Born in Sussex and served as Minister at the Unitarian Church in Glasgow before moving the Birmingham as Minister of the New Meeting in 1869. He was a champion of women’s suffrage, in his younger years supporting the Derby Ribbon Weavers strike. In Birmingham he was a member of the School Board for sixteen years, fighting to abolish sectarian religious education in schools, to introduce classes in science and to secure merit-based salary increases for teachers. He is famously quoted as saying: ‘a bad teacher was dear at any price’. Following in the tradition of Priestley, he took a keen interest in natural history and became a leading authority on glacial geology in the Midlands, bequeathing his large collection of glacial erratics to the Lapworth Museum.

Austen Chamberlain (1863-1937)

The eldest son of Joseph Chamberlain and a half-brother of Neville Chamberlain was a member of Birmingham New Meeting. He entered Parliament in 1892 as a Liberal but, in company with his father, transferred to the Conservative Party and served as Chancellor of the Exchequer from 1903-1906. During the First World War, he served under Lloyd George as Lord Privy Seal. He was briefly Leader of the Conservative Party in 1921 but gave way to Stanley Baldwin and served as Foreign Secretary under Baldwin from 1924-1929. In 1931, he was appointed as First Lord of the Admiralty but decided to leave politics and died in 1937.

Neville Chamberlain (1869-1940)

A half-brother of Austen Chamberlain, was also a member of Birmingham New Meeting. He left Rugby School in 1890 and spent seven years running his father’s plantation in the Bahamas. On his return to Birmingham he went into the copper-brass business and was active in local politics, becoming Lord Mayor of the City 1915. In 1918, he became Conservative MP for Ladywood. In 1923, Stanley Baldwin appointed him as Postmaster General and in 1924 as Minister of Health. He served Ramsay McDonald as Chancellor of the Exchequer from 1931-1937, abolishing the Poor Law and reorganising Unemployment Assistance. He became Prime Minister in 1937 but in 1938 he was tricked by Hitler at Munich into abandoning the Czechs. This earned him popularity amongst the British people for avoiding War, but when War did break out he was forced to resign and died shortly afterwards.

Tim Berners-Lee (1955- )

The inventor of the World Wide Web and a member of our church in Boston where he works at the world-famous Massachusetts Institute of Technology as a Professor and Director of the World Wide Web Consortium. Now 48, Berners-Lee was born in Surrey to parents who both worked on the development of the early commercial computer, the Ferranti 1. With a strong mathematical bent, he built his first computer as an undergraduate at Oxford, using a soldering iron, a microprocessor chip and old television set. He went on to take First Class Honours. After working for various software companies, he secured an appointment at CERN, the leading-edge research centre into particle analysis in Geneva.
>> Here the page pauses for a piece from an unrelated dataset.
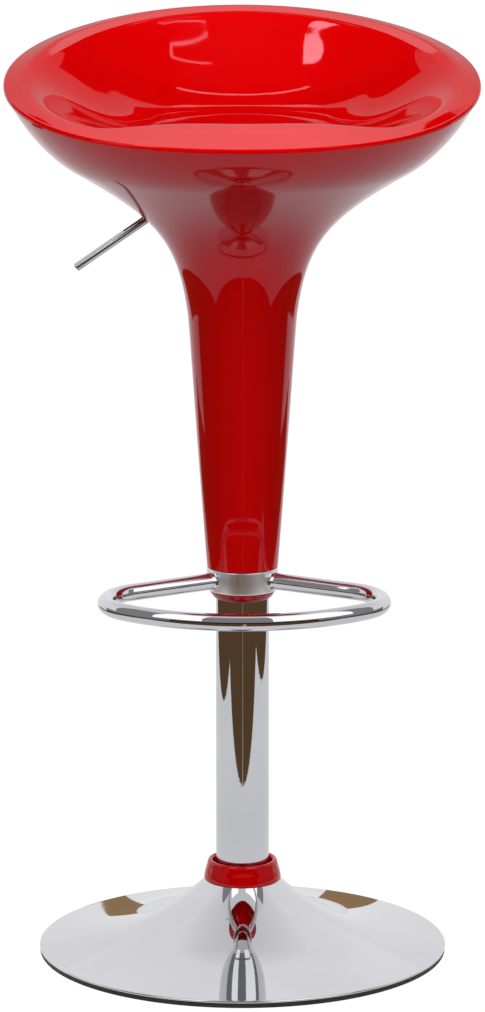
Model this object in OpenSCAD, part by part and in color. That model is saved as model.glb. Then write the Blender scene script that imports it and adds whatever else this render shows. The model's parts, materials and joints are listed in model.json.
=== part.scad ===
// Adjustable swivel bar stool: moulded trumpet seat on a gas-lift column, with a
// tubular footrest, a release lever and a spun round base.
// Millimetres.  Origin on the swivel axis at the floor, +Z up, front of the seat at -Y,
// +X to the sitter's left hand when facing forward from the seat, lever on the -X side.
// Drawn at rest: seat fully raised, lever released.

/* [Base] */

// outer diameter of the spun cover
base_diameter = 385; // [340:5:420]
// height of the top of the red trim ring
ring_top = 88.5; // [80:0.5:100]
// outer radius at the foot of the trim ring
ring_radius = 36.4; // [34:0.2:42]
// thickness of the spun cover
cover_wall = 1.5; // [1:0.1:2.5]
// height of the rubber floor ring
rubber_height = 4.5; // [3:0.5:8]
// thickness of the steel bottom plate
plate_thickness = 2.5; // [2:0.5:6]

/* [Column] */

// outside diameter of the column tube
column_diameter = 50; // [44:1:60]
// wall of the column tube
column_wall = 2; // [1.5:0.5:4]
// height of the top of the column tube
column_top = 440; // [400:5:460]
// outside diameter of the gas-spring cylinder
cylinder_diameter = 28; // [26:1:30]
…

Faced with the problem of achieving ready access to the vast store of information within the project, he conceived the idea of creating an abstract information space and obtained the go ahead to write the software for the world wide web. When fully developed, this allowed a person working at one computer to search for information across the network of computers linked up to the system throughout the world. What started only fourteen years ago has become a world wide industry which allows us to send emails, purchase goods, manage our bank accounts on-line, book holidays and search for information on almost any topic you care to name. But what makes Berners-Lee special, is his altruistic decision to make his invention available without charge for the benefit of mankind. His contribution to society has been recognised by the award of a knighthood in 2004 and by his appointment to the Order of Merit in 2007.